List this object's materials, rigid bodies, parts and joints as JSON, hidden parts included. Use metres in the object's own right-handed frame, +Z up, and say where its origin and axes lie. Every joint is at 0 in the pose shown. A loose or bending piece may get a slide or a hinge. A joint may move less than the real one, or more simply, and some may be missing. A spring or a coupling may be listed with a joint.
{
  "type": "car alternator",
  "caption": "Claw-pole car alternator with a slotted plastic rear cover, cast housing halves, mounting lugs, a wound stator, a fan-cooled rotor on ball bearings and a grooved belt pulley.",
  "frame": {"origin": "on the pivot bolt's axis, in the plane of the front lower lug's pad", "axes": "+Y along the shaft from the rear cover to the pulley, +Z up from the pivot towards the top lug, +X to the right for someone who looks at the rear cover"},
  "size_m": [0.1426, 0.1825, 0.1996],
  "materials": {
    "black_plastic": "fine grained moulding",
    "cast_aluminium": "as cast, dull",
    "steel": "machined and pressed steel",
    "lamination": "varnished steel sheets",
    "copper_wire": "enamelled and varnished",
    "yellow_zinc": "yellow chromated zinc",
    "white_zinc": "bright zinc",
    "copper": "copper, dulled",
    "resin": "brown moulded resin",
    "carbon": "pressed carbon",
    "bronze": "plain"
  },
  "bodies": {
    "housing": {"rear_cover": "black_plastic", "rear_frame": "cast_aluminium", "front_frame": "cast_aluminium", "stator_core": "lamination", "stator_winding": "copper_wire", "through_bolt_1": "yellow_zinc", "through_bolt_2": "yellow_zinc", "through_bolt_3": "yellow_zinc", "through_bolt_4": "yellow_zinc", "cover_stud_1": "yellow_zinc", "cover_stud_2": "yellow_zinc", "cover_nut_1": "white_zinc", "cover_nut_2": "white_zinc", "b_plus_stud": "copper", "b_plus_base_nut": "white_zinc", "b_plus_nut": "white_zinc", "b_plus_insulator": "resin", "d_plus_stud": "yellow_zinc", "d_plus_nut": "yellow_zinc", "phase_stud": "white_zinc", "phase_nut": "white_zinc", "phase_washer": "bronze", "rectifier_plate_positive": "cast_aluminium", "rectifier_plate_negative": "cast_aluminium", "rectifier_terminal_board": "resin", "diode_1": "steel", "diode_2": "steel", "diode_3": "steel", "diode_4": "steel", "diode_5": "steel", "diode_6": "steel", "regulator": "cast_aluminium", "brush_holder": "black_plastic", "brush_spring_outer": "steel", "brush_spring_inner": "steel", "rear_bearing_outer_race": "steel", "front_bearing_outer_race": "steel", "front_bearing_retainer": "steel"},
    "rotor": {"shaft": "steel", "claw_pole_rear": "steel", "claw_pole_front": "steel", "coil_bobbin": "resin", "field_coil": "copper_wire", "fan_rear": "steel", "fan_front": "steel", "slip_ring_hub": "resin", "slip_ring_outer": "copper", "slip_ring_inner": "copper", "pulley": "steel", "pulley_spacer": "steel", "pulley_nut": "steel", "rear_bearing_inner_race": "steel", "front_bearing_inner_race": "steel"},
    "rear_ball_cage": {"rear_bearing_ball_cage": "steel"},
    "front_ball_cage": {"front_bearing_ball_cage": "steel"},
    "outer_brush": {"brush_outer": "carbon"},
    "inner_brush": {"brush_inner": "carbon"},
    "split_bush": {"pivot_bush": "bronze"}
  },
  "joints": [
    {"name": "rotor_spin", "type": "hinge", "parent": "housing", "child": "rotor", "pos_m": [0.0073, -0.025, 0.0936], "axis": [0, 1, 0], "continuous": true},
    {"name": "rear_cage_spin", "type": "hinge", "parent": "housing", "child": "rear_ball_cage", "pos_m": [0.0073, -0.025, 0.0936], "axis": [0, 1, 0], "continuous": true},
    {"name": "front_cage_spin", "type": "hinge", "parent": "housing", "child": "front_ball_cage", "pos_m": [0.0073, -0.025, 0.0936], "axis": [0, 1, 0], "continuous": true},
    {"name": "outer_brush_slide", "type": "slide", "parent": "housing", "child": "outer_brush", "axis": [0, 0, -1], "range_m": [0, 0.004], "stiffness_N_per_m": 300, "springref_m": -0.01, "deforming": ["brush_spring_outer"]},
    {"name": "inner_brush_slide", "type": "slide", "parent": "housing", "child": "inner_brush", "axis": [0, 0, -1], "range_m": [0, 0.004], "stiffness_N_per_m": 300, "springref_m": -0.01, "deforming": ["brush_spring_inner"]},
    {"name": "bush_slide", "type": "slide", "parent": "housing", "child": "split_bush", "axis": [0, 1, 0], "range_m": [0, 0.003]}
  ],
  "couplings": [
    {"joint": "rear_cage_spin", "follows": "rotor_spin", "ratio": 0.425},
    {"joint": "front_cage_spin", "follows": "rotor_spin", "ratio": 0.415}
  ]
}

--------------------------------------------------

Exercise task — Copy out each line in the listing that has the word "origin".

Worked solution —
List this object's materials, rigid bodies, parts and joints as JSON, hidden parts included. Use metres in the object's own right-handed frame, +Z up, and say where its origin and axes lie. Every joint is at 0 in the pose shown. A loose or bending piece may get a slide or a hinge. A joint may move less than the real one, or more simply, and some may be missing. A spring or a coupling may be listed with a joint.
  "frame": {"origin": "on the pivot bolt's axis, in the plane of the front lower lug's pad", "axes": "+Y along the shaft from the rear cover to the pulley, +Z up from the pivot towards the top lug, +X to the right for someone who looks at the rear cover"},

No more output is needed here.